Wann ist ein Witz ein Witz, Uwe Steimle?

Seit seinem Rauswurf beim MDR macht Kabarettist Uwe Steimle sein eigenes Programm bei Youtube. Er tourt auch wieder – und mischt Satire mit politischer Agitation.

Borna. Noch bevor Uwe Steimle als Erich Honecker auf die Bühne tritt, will er von seinem Publikum in Borna wissen, wer manchmal die „Aktuelle Kamera“ schaue. Jubel brandet auf, es wird gejohlt. Einige Hundert Menschen sind da, bis zu 150.000 sehen den Kabarettisten jede Woche auf Youtube in seiner Interpretation der DDR-Nachrichtensendung „Aktuelle Kamera“, einem wilden Ritt von Bockwurst bis Baerbock. „Mein Publikum“, sagt Uwe Steimle auf die Frage, wie er klar komme ohne seinen langjährigen Heimatsender MDR, „erreiche ich jetzt, ohne Mediendiktatur, besser als je zuvor.“

2019 trennte sich der MDR vom Kabarettisten Uwe Steimle. Nun sendet er auf Youtube, moderiert die Talkshow „Ruderboot“ auf einer Plattform für Esoterik und Verschwörungstheorien. Seit April tourt er, demnächst durch Limbach-Oberfrohna und Leipzig. Er sieht die Meinungsfreiheit heute gefährdeter als zu DDR-Zeiten, sagt „Menschen mit Pigmentbegünstigung“, wenn er die meint, die nicht schon seit Generationen hier leben und zeigte seine Honecker-Parodie auf der später eskalierten „Querdenken“-Demonstration im Herbst 2020 in Leipzig. Als Steimle kürzlich in Halle auftrat, mahnte der Bürgermeister dort, man dürfe „Feinden und Gefährdern unserer Demokratie“ kein Podium bieten.

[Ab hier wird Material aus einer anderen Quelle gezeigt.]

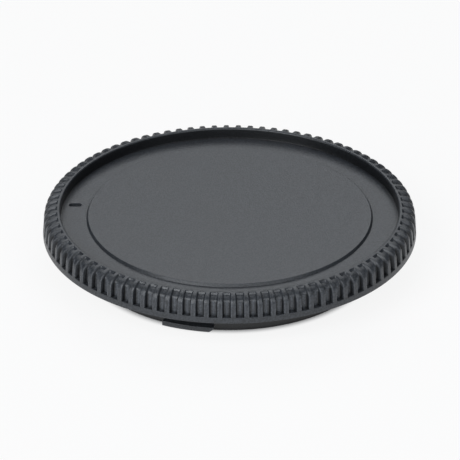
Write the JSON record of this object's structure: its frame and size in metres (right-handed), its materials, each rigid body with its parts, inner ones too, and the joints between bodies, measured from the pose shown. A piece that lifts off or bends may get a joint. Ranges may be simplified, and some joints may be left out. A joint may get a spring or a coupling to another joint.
{
  "type": "camera body cap",
  "caption": "Round ribbed lid with a recessed face, a hollow collar and bayonet lugs that closes a camera's lens mount.",
  "frame": {"origin": "centre of the flange underside, the plane that seats on the mount ring", "axes": "+Z out of the face, along the axis of the cap; the collar and lugs point along -Z; the index mark lies 8 degrees off -X, towards +Y"},
  "size_m": [0.062, 0.062, 0.0099],
  "materials": {
    "body": "matte black moulded plastic with a fine grain"
  },
  "bodies": {
    "root": {"body_cap": "body"}
  },
  "joints": []
}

Bei seinem Programm „Mir san mir“, das Steimle diese Woche in Grimma und Borna gegeben hat, tritt er mit dem bayerischen Kabarettisten Helmut Schleich auf. Die beiden machen sich übers Gendern lustig, über die Corona-Impfung und Karl Lauterbach, über Elektroautos und alle, die das N-Wort nicht mehr hören wollen. Dann streiten sie kurz über den Krieg in der Ukraine. Steimle fragt, ob „der Russe denn kein Recht zur Selbstverteidigung“ habe und Schleich antwortet: „Aber doch nicht in einem anderen Land!“

Das darf man unlustig finden, unempathisch und politisch falsch. Aber ist es deswegen demokratiegefährdend?

Kabarett oder Kabinett?

Eine Ausgabe von Steimles „Aktuelle Kamera“ von Mitte Juli, es geht um die steigenden Energiepreise und darum, dass Steimles „Lieblings-Sirene Nancy Faeser“ vor radikalen Protesten gewarnt hat. „Ich staune über meine Landsleute, dass die immer noch ruhig bleiben und sagen: Ach na ja, da bezahlmers eben, damit Frieden bleibt“, sagt Steimle da. „Nee, Leute. Frieden kriegt mer geschenkt. Aber für die Freiheit muss man kämpfen.“

Ist das nun ein Witz oder doch eine Handlungsanweisung? „Kabarett oder Kabinett“ – daran, was was ist, verzweifelt Steimle in Borna ja selbst. Wie Komiker in der DDR deutet Steimle oft nur an. Kein Zufall natürlich, meint er, schließlich dürfe man heute wie damals nicht sagen, was man denke.

Tatsächlich sagt Steimle ständig, was er denkt, nicht nur auf der Bühne, sondern auch in Interviews: früher in Fernseh-Talkshows, heute beim rechtsextremen „Compact“-Magazin. Einen Unterschied zwischen dem, was er bei solchen Gelegenheiten über Politik sagt und dem, was auf der Bühne plötzlich Satire sein soll, macht er nicht. Das darf er, keine Frage. Aber dann muss man das, was er sagt, auch so nehmen, wie er es sagt: sehr ernst.